Совершенно очевидно, что до подавления этих византийско-ордынских сил, до полного подавления левого спектра, на уровне 30 миллионов, у нас не будет самостоятельного политического контингента, с которым мы сможем выходить на арену борьбы, и который сможет выдвигать президентов исключительно от себя. То есть в ближайшее десятилетие у нас ни Гайдар, ни Чубайс, ни Константин Боровой президентами избраны не будут. Пока левый спектр не будет сведен к минимуму, причем дикий левый спектр, не европейского вида, мы не сможем выступать самостоятельно, нам придется работать на этот протобуржуазный материк. И к этому нужно быть готовым. Наша роль в этой ситуации, даже если мы не можем играть самостоятельную организационную роль и самостоятельную революционную роль, это роль вдохновителей и прогрессоров. Как прогрессоры мы вносим в общество грамотную либеральную идею. По любому поводу, по любому верному или неверному общественному решению мы непременно высказываемся. И во многом, мы способствуем тому, чтобы более крупные и менее радикальные либеральные силы типа ДВР все-таки это усваивали.
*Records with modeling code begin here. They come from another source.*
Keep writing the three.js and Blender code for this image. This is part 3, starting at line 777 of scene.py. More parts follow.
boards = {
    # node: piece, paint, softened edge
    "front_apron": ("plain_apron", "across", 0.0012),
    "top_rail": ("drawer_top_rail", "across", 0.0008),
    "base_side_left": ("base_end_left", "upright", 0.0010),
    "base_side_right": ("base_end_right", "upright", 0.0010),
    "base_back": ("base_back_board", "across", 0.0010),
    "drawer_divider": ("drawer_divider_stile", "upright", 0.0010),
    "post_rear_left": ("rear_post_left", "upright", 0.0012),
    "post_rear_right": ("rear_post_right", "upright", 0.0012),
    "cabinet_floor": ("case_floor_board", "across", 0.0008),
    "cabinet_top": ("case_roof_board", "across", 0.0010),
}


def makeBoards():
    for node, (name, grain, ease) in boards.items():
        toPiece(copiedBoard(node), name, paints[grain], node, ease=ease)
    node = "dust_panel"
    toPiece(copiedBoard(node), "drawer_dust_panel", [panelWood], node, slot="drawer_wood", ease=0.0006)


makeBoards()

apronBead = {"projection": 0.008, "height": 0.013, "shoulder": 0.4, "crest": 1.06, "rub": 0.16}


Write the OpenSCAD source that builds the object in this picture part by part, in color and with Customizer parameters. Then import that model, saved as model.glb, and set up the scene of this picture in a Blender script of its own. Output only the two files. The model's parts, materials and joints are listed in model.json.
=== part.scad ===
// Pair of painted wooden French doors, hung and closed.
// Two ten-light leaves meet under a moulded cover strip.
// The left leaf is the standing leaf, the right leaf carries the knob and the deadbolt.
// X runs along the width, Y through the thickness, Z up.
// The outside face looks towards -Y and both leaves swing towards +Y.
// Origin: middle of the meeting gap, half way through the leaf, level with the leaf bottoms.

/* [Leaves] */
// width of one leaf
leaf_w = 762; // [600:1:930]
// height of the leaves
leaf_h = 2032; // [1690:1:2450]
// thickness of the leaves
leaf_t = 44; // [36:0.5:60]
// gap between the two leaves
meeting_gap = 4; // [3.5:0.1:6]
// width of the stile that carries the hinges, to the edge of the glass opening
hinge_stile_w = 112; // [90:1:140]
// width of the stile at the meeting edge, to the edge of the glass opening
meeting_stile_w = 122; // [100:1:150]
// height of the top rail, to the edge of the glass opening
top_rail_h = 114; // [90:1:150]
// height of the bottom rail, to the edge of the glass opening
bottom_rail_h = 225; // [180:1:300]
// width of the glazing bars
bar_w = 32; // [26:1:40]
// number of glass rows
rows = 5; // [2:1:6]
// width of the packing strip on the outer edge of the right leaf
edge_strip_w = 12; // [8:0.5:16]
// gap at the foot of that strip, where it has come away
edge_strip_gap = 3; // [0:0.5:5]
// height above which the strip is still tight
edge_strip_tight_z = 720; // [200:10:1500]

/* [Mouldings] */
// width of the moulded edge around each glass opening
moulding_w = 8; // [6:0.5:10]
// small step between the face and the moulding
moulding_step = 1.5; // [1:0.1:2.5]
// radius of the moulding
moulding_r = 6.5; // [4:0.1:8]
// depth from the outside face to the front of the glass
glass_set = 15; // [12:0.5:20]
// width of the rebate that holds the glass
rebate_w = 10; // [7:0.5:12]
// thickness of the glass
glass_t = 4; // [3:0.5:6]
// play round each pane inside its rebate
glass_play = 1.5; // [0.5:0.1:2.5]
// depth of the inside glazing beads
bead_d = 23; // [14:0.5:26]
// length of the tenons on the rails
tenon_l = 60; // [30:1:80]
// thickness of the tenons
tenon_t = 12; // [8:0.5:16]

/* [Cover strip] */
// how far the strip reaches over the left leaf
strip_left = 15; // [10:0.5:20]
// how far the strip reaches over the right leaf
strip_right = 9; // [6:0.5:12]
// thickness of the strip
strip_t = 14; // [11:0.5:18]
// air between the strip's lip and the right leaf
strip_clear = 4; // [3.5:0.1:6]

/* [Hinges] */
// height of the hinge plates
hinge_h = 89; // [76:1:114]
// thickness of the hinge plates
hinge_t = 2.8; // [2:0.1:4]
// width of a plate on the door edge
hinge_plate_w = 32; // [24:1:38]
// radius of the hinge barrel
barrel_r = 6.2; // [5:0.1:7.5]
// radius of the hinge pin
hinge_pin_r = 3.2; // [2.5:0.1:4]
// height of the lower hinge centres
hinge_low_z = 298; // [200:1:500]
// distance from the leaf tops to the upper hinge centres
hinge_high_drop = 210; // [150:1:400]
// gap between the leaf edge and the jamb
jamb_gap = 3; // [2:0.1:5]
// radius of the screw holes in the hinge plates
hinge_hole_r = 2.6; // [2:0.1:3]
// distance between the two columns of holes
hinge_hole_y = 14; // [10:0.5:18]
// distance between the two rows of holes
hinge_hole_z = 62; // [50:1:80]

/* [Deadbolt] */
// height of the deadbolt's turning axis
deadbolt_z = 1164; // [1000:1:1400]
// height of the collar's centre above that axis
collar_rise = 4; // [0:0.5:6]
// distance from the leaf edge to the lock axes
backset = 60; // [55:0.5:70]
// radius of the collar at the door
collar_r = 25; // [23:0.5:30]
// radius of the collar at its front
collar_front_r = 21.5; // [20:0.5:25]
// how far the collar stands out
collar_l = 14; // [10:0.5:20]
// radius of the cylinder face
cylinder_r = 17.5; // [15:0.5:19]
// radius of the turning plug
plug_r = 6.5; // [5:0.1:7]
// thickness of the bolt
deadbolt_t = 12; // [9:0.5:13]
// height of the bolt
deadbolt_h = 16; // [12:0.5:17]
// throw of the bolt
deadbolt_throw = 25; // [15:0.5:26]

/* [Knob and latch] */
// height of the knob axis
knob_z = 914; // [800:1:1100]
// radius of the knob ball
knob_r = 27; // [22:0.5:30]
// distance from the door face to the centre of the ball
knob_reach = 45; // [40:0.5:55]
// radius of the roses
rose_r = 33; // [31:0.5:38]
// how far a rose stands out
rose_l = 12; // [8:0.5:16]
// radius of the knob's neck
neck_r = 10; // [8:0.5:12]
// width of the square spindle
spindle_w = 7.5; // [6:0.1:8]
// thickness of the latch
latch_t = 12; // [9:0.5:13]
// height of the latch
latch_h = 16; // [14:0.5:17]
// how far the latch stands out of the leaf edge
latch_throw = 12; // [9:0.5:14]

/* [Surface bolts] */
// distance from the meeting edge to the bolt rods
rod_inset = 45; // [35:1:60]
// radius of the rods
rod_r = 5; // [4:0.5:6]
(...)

Я думаю то, что Егор Гайдар наконец произнес, что они собираются строить капитализм, что у них западническая антикоммунистическая партия, мы облегчили ему это признание тем, что сами ушли далеко за горизонт.
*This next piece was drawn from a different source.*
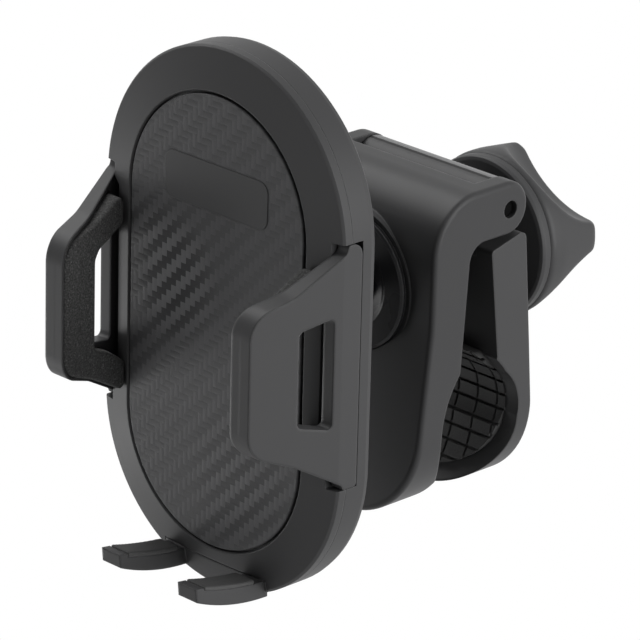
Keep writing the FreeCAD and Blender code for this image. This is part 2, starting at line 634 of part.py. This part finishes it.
# Rubber pads in the two hollows, each with an arc of the bar's radius in its middle
bar = rod_x(BAR_R, THROUGH, bar_y, bar_z)
pad_half = CLAMP_HALF - PAD_INSET
pad_end_r = leg_end_r - PAD_INSET
pad_zone = front_prism([(-pad_half, pad_top, 1.5), (-pad_half, leg_end + PAD_INSET, pad_end_r),
                        (pad_half, leg_end + PAD_INSET, pad_end_r), (pad_half, pad_top, 1.5)], 0, THROUGH)


def groove_set(y, z):
    """Shallow grooves across and along the curved face of a pad, as one cutting body."""
    skin = rod_x(HOLLOW_R + GROOVE_DEPTH, THROUGH, y, z).fuse(rod_x(BAR_R + GROOVE_DEPTH, THROUGH, bar_y, bar_z))
    half = GROOVE_WIDTH / 2
    slabs = []
    for i in range(-4, 5):
        at = bar_z - 2.0 + i * GROOVE_PITCH_Z
        slabs.append(box(-THROUGH, THROUGH, 0, THROUGH, at - half, at + half))
    for i in range(-3, 4):
        at = i * GROOVE_PITCH_X
        slabs.append(box(at - half, at + half, 0, THROUGH, leg_end, pad_top + 2))
    return skin.common(slabs[0].multiFuse(slabs[1:]))


front_zone = pad_zone.common(box(-THROUGH, THROUGH, 0, bar_y, -THROUGH, THROUGH))
front_zone = front_zone.common(rod_x(HOLLOW_R + PAD_BURIED, THROUGH, front_hollow_y, front_hollow_z))
front_pad_y = front_hollow_y + PAD_PROUD
front_pad = front_zone.cut([rod_x(HOLLOW_R, THROUGH, front_pad_y, front_hollow_z), bar])
front_pad = front_pad.cut(groove_set(front_pad_y, front_hollow_z))
rear_zone = pad_zone.common(box(-THROUGH, THROUGH, bar_y, 2 * THROUGH, -THROUGH, THROUGH))
rear_zone = rear_zone.common(rod_x(HOLLOW_R + PAD_BURIED, THROUGH, rear_hollow_y, rear_hollow_z))
rear_pad_y = rear_hollow_y - REAR_PAD_PROUD
rear_pad = rear_zone.cut([rod_x(HOLLOW_R, THROUGH, rear_pad_y, rear_hollow_z), bar])
rear_pad = rear_pad.cut(groove_set(rear_pad_y, rear_hollow_z))
save("front_jaw", jaw.cut(front_zone))
save("rear_jaw", rear.cut(rear_zone))
save("front_jaw_pad", front_pad)
save("rear_jaw_pad", rear_pad)

# Hinge pin, pressed in the ears
save("hinge_pin", rod_x(HINGE_R, CLAMP_HALF - PIN_SINK, hinge_y, hinge_z))

# Clamp bolt with its head in the front jaw
bolt = hex_prism(BOLT_HEAD_AF, bolt_head_front, bolt_head_back)
save("clamp_bolt", bolt.fuse(rod_y(BOLT_R, bolt_head_front, bolt_head_front + BOLT_LENGTH)).removeSplitter())

# Spring round the bolt, between the front jaw's boss and the pocket in the rear jaw
spring_length = spring_floor - inner_boss_back - 2 * SPRING_WIRE
helix = Part.makeHelix(spring_length / SPRING_TURNS, spring_length, SPRING_R)
start = Part.Wire(Part.makeCircle(SPRING_WIRE, V(SPRING_R, 0, 0), V(0, 1, 0)))
coil = Part.Wire(helix).makePipeShell([start], True, True)
coil.rotate(V(0, 0, 0), V(1, 0, 0), -90)
coil.translate(V(0, inner_boss_back + SPRING_WIRE, 0))
save("jaw_spring", coil)

# Washer that rocks on the rear jaw's dome
washer = rod_y(WASHER_R, dome_seat + 1.3, washer_back)
save("rocker_washer", washer.cut([Part.makeSphere(DOME_R + ROCK_GAP, V(0, hinge_y, 0)),
                                  rod_y(BOLT_R + 0.15, hinge_y, washer_back + 1)]))

# Knob: front flange with the hub, three-lobed body behind it, threaded insert between them
rim = KNOB_R - 0.4
insert_front = knob_front + INSERT_START
insert_hole = hex_prism(INSERT_AF, insert_front, insert_front + INSERT_LENGTH)
base = round_solid([(0, washer_back), (HUB_R - 0.6, washer_back), (HUB_R, washer_back + 0.6),
                    (HUB_R, knob_front), (KNOB_R - 1.0, knob_front), (KNOB_R - 0.3, knob_front + 0.3),
                    (KNOB_R, knob_front + 1.0), (KNOB_R, flange_back - 0.3), (rim, flange_back),
                    (0, flange_back)])
save("knob_base", base.cut([rod_y(BOLT_R + 0.15, washer_back - 1, flange_back + 1), insert_hole]))
body = round_solid([(0, flange_back), (rim, flange_back), (KNOB_R, flange_back + 0.3), (KNOB_R, flange_back + 4.0),
                    (LOBE_TIP_R + 0.4, knob_back - 1.5), (LOBE_TIP_R - 1.2, knob_back), (0, knob_back)])
for i in range(3):
    at = KNOB_R + VALLEY_OUT
    low = V(at + VALLEY_LOW_R, flange_back, 0)
    bend = V(at + VALLEY_MID_R, flange_back + VALLEY_MID, 0)
    high = V(at + VALLEY_R, knob_back, 0)
    over = V(at + VALLEY_R, knob_back + 5, 0)
    sides = [Part.makeLine(V(at, flange_back, 0), low), Part.Arc(low, bend, high).toShape(), Part.makeLine(high, over),
             Part.makeLine(over, V(at, knob_back + 5, 0)), Part.makeLine(V(at, knob_back + 5, 0), V(at, flange_back, 0))]
    scoop = Part.Face(Part.Wire(sides)).revolve(V(at, 0, 0), V(0, 1, 0), 360)
    scoop.rotate(V(0, 0, 0), V(0, 1, 0), -(LOBE_ANGLE + 60 + 120 * i))
    body = body.cut(scoop)
bolt_room = insert_front + INSERT_LENGTH + 5
save("wing_knob", body.cut([insert_hole, rod_y(BOLT_R + 0.15, washer_back, bolt_room)]))
save("insert_nut", insert_hole.cut(rod_y(BOLT_R, washer_back, bolt_room)))
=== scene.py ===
"""Phone holder for a stroller bar: camera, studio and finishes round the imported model."""

import math

import bmesh
import bpy
from mathutils import Matrix, Vector


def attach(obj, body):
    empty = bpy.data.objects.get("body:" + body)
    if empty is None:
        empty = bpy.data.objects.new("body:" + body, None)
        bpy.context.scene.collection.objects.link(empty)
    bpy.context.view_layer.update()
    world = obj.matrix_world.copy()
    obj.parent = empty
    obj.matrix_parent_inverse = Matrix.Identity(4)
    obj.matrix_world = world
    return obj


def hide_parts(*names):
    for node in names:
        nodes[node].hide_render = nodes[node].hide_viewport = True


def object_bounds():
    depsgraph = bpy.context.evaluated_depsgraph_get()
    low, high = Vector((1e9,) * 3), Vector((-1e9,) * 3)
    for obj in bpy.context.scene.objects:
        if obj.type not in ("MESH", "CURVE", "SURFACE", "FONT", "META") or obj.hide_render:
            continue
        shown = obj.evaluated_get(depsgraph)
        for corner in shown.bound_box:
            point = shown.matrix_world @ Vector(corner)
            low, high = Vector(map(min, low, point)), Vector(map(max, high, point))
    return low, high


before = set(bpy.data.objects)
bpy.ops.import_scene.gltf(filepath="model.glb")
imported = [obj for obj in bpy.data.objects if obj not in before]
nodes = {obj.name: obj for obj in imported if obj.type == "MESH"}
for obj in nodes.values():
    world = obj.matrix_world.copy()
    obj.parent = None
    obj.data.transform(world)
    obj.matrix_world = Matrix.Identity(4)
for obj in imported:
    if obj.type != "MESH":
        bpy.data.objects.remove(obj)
cad_box = [list(corner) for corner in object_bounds()]
MM = 0.001

# The cradle's pad face is centred here in the model's frame, whose origin is the clamped bar.
PAD_CENTRE = Vector((0.0, -58.0, 30.0)) * MM

# Camera, fitted to the oval of the cradle: angles in degrees, lengths in millimetres
CAMERA_AZIMUTH = 44.942
CAMERA_ELEVATION = 21.300
CAMERA_ROLL = 1.483
CAMERA_SHIFT_RIGHT = 22.258
CAMERA_SHIFT_UP = 1.064
CAMERA_DISTANCE = 1000.5
FOCAL_PIXELS = 4772.613
FRAME_PIXELS = 640
SENSOR = 36.0
CLIP_NEAR = 50.0
CLIP_FAR = 20000.0


def camera_axes():
    """Unit vectors to the camera's right, its top and its back."""
    angles = (CAMERA_AZIMUTH, CAMERA_ELEVATION, CAMERA_ROLL)
    azimuth, elevation, roll = (math.radians(angle) for angle in angles)
    back = Vector((math.sin(azimuth) * math.cos(elevation), -math.cos(azimuth) * math.cos(elevation),
                   math.sin(elevation)))
    level = Vector((math.cos(azimuth), math.sin(azimuth), 0.0))
    upright = back.cross(level)
    right = math.cos(roll) * level + math.sin(roll) * upright
    up = -math.sin(roll) * level + math.cos(roll) * upright
    return right, up, back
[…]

Другая наша роль - это роль вдохновителей. Мы должны всем продемонстрировать, что силы зарождающегося капитализма - это силы чистые и благородные. Не одна нажива, не одна жратва, ни одни супермаркеты, в чем, кстати, обвиняют "новых русских". Что это силы почти религиозные, силы идейного возрождения. И вот то, что мы фактически себе ничего не берем, а действуем во имя чужих иномарок, зачастую не имея своих. Это жреческие силы, это сакральные силы. Мы задаем модернизации в России то, чего ей не достает - ее сакральную направленность, составляющую будущее протестантской этики. И если мы сумеем остаться хотя бы прогрессорами и вдохновителями, инспираторами, то, я думаю, что наша историческая роль, в принципе, будет выполнена.